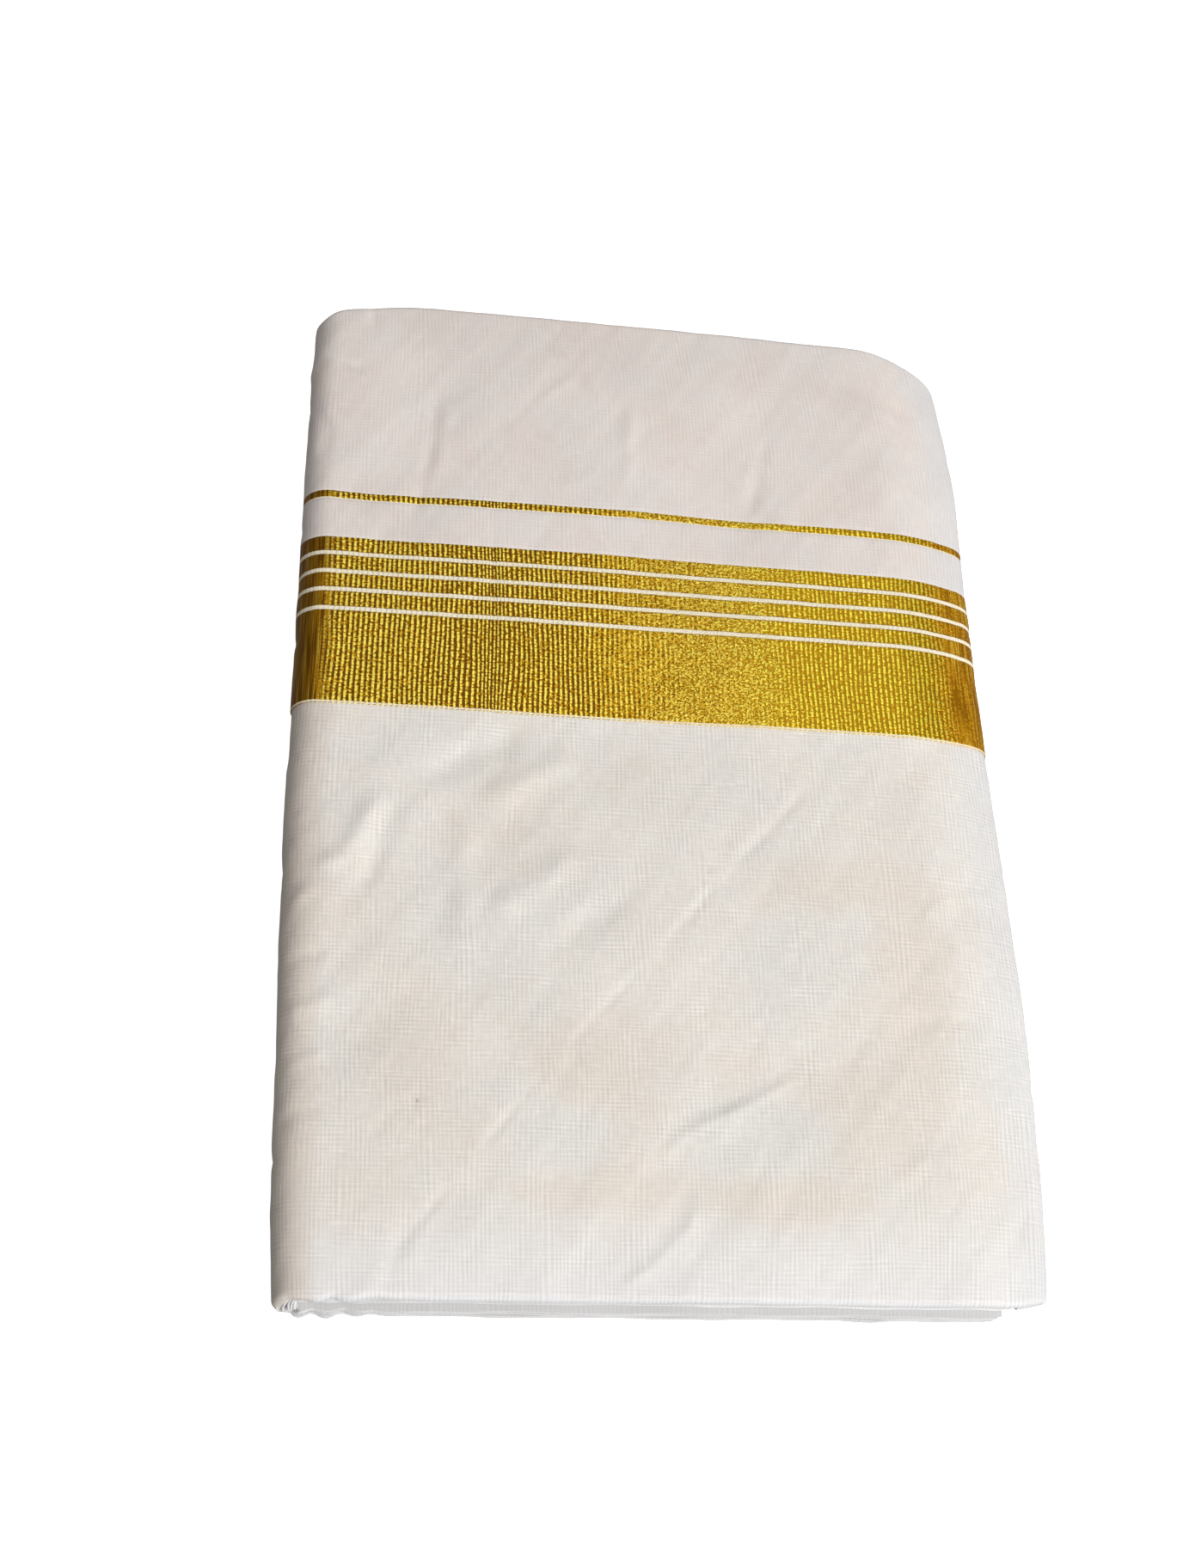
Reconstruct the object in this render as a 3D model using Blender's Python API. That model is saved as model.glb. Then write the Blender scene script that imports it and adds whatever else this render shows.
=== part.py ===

..........

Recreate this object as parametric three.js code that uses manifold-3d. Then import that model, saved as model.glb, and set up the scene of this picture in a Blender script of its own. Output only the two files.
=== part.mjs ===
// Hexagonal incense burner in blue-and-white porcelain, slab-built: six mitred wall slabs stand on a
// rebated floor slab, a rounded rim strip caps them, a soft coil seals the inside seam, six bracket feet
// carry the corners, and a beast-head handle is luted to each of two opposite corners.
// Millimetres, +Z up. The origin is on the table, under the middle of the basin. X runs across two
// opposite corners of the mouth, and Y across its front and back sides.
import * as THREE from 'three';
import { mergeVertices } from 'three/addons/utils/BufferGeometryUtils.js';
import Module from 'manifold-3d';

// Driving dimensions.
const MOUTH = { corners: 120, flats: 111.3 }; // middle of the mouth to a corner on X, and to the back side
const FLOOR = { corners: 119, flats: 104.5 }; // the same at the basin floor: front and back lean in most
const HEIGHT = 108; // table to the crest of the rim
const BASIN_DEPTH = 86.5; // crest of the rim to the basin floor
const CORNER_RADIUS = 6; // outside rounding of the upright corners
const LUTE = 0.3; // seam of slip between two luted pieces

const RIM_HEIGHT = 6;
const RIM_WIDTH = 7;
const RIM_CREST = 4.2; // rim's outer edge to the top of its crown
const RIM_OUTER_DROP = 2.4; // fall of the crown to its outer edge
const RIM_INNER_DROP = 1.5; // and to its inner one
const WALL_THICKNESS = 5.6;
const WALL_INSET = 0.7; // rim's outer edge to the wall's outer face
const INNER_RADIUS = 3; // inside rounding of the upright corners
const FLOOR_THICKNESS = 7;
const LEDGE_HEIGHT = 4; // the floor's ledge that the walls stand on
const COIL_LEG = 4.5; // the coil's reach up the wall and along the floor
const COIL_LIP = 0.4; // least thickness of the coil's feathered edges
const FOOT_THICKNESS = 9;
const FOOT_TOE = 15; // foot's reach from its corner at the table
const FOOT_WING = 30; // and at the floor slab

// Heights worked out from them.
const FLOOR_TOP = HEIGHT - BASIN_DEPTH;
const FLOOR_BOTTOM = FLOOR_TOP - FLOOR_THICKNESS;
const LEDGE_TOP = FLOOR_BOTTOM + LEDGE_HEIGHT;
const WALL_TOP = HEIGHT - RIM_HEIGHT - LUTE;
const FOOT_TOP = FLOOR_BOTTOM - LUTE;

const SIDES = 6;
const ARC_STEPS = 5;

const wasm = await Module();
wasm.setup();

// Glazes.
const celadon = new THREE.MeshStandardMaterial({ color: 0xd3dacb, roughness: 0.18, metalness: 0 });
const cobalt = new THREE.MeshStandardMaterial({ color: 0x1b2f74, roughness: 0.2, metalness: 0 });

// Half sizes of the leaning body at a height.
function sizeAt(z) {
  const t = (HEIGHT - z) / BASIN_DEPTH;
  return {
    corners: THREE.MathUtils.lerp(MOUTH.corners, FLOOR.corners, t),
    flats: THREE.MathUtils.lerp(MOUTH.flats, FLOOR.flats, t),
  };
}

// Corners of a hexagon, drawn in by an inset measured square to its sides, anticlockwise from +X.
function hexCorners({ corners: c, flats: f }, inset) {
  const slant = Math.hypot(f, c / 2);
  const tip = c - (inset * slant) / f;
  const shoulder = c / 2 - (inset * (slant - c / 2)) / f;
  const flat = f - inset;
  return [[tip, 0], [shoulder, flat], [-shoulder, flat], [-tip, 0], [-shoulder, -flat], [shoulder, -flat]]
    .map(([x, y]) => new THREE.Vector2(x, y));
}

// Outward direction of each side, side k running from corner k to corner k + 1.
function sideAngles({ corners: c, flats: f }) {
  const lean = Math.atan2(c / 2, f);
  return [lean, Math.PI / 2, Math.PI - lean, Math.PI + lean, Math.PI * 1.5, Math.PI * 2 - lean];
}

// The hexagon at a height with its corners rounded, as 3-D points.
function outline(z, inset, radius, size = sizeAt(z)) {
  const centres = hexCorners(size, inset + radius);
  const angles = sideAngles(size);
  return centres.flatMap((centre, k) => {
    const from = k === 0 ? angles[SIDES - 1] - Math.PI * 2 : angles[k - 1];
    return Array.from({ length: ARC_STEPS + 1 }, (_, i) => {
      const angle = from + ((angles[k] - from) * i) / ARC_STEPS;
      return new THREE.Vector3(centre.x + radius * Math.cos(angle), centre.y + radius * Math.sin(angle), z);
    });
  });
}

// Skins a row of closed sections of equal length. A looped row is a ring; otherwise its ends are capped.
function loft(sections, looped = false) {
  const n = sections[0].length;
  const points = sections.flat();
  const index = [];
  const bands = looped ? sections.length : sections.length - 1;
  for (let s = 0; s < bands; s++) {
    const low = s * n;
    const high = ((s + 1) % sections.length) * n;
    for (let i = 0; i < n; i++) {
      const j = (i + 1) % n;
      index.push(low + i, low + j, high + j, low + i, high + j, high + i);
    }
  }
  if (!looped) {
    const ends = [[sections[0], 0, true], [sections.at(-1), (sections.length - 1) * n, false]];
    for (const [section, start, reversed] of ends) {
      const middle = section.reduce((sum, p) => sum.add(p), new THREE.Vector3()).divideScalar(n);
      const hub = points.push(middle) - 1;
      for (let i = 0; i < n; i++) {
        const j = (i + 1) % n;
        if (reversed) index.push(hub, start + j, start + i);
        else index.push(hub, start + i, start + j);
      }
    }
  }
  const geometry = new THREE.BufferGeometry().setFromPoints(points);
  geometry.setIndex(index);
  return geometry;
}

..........

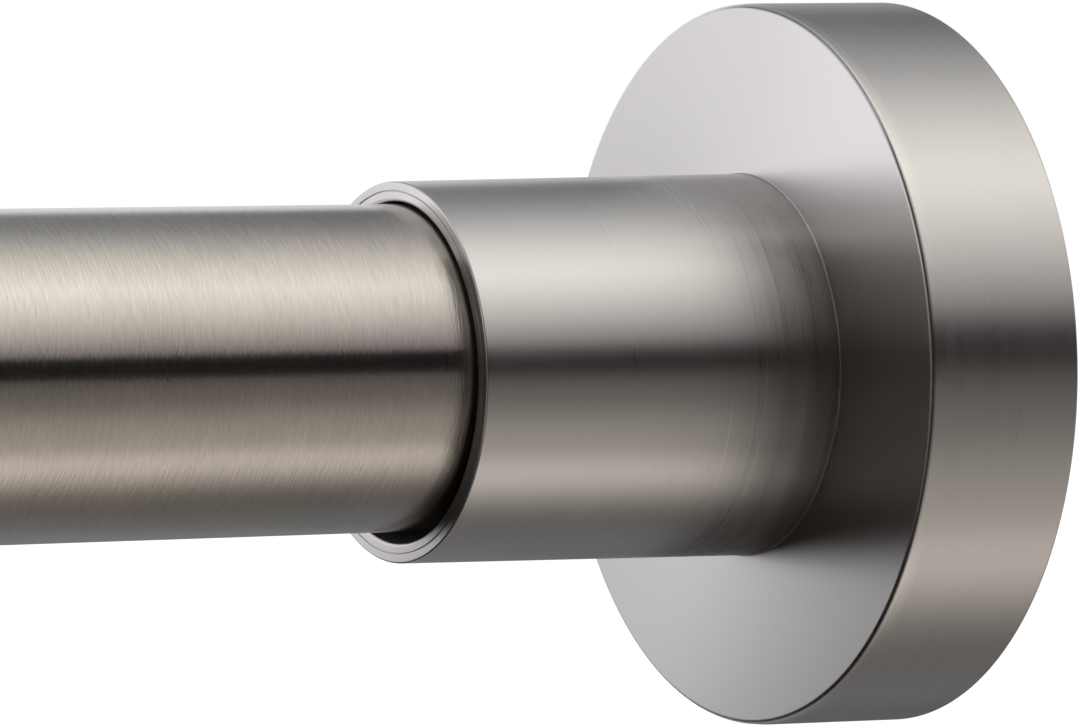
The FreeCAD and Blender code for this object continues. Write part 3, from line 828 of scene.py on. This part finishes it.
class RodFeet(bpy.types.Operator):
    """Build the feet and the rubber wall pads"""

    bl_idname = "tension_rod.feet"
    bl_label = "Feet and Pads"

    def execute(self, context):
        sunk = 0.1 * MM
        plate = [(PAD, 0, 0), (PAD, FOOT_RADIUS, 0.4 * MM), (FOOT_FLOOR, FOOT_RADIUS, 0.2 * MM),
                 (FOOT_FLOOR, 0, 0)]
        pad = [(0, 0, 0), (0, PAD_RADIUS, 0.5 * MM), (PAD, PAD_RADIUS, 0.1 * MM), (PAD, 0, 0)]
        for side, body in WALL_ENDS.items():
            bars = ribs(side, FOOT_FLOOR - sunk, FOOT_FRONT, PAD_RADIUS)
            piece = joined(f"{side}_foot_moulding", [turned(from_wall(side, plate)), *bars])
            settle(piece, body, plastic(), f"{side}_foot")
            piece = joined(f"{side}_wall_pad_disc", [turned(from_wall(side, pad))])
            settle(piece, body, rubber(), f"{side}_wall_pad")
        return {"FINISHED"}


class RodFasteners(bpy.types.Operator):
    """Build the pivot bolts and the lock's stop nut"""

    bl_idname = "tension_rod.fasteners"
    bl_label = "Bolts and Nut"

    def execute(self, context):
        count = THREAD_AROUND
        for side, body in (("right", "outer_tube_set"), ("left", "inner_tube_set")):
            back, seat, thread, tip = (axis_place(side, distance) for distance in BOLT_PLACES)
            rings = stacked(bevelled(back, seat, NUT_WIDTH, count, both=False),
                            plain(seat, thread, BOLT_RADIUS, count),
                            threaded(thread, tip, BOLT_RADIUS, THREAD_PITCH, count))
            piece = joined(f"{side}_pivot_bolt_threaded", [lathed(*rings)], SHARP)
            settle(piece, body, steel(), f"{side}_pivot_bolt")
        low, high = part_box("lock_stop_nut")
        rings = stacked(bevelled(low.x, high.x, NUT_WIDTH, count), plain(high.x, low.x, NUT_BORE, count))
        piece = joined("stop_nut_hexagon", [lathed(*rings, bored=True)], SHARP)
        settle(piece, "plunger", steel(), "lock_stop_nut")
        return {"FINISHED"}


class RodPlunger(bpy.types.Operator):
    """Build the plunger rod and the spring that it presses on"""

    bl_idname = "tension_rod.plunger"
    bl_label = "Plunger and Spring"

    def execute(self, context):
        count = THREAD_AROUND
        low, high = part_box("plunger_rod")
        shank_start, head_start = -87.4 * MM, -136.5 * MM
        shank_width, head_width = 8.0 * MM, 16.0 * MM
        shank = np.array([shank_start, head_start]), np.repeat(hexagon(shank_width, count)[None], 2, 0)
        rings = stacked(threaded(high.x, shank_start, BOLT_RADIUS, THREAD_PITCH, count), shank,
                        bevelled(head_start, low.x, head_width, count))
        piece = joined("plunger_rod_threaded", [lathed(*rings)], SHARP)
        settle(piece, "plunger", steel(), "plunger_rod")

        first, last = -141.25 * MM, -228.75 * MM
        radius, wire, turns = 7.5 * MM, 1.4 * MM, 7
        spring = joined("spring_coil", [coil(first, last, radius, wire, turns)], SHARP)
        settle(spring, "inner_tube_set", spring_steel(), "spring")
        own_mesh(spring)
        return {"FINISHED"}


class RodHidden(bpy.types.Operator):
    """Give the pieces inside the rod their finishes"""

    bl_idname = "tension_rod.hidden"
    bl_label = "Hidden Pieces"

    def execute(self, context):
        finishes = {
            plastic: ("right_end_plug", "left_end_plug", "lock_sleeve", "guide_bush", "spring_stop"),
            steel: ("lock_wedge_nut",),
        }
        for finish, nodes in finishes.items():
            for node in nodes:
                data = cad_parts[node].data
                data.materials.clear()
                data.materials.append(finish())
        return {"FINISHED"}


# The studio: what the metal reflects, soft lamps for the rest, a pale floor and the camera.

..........

Your goal: Select from the material above each line in which the string "that" appears, and list those lines.

The answer:
Reconstruct the object in this render as a 3D model using Blender's Python API. That model is saved as model.glb. Then write the Blender scene script that imports it and adds whatever else this render shows.
Recreate this object as parametric three.js code that uses manifold-3d. Then import that model, saved as model.glb, and set up the scene of this picture in a Blender script of its own. Output only the two files.
const LEDGE_HEIGHT = 4; // the floor's ledge that the walls stand on
    """Build the plunger rod and the spring that it presses on"""